Bar 1818 and coffee bar
Bar 1818 gets its name from the year Amherst was founded. The bar, like much of the rest of the store, makes liberal use of barn wood, brick and metal in its decor. It's a nod to the region's industrial heritage, said Wilkins.
The bar's signature milkshakes can be served with a shot of alcohol for $4 more. The sponge candy milkshake was added as something fun for the opening, Kwong said, but it might stick around on the menu. The restaurant has locally themed items such as Ru's potato pierogi.
The Coffee and Juice Bar is open the same hours as the store, 8 a.m. to 10 p.m., and features Whole Foods' store brand of coffee, Allegro, along with various espresso and tea drinks. On Tuesday, Matt McCarty, an Allegro trainer, spooned excess foam from a drink and told a group of trainees, "All a mocha is is a latte with chocolate."
The rest of the store
The 30 or so local brands in the store include Weber's horseradish mustard, Lloyd Taco Factory Rocket Sauce and the Anchor Bar wing sauce, which needed a tweak to the recipe because Whole Foods bans a lengthy list of artificial ingredients, Kwong said.
Whole Foods' private label cola, for example, which sells for $1.99 for a 2-liter bottle, uses cane syrup as a sweetener instead of high-fructose corn syrup.

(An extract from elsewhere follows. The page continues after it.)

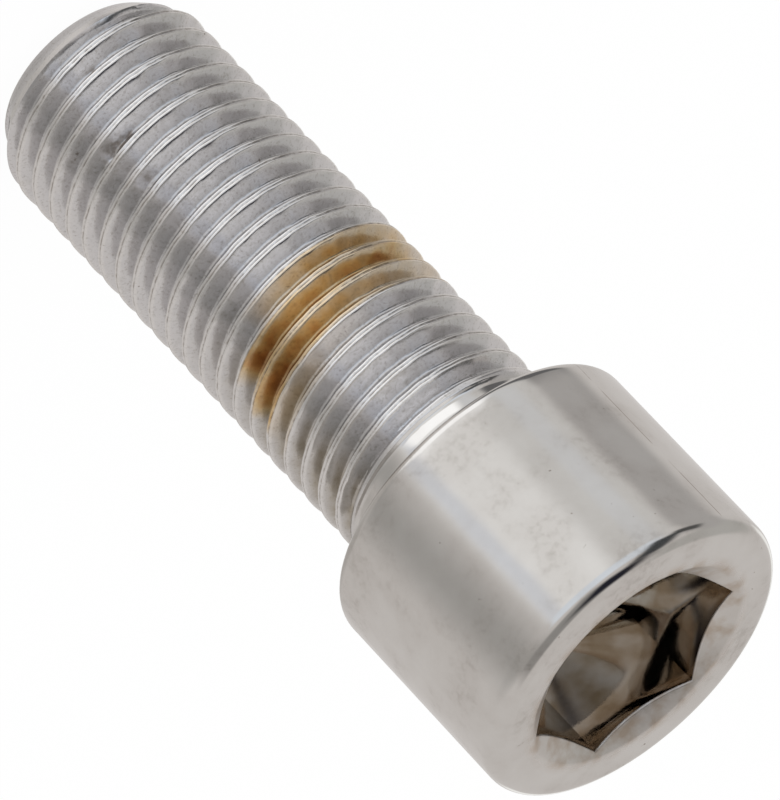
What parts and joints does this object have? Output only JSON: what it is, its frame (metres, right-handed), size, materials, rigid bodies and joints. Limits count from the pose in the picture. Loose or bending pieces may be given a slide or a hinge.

The shelves were filling up Tuesday with boxes, bottles, cans and bags.
The store also has a Diedrich brand coffee roaster that looks like a wood chipper, with an exhaust pipe that extends to the ceiling.
Getting ready for Friday
Whole Foods brought in extra workers from out of town to help get the store ready for Friday's 8 a.m. opening, and they're planning quite a party.
Customers who stop by Friday can expect to meet local vendors, including Zandra Azariah Cunningham, whose beauty products are sold in the store-within-a-store whole body section.
Whole Foods is giving away canvas bags, samples and other prizes, including a $250 gift card. Online shopping won't be available until Sept. 26, when it will launch through Instacart.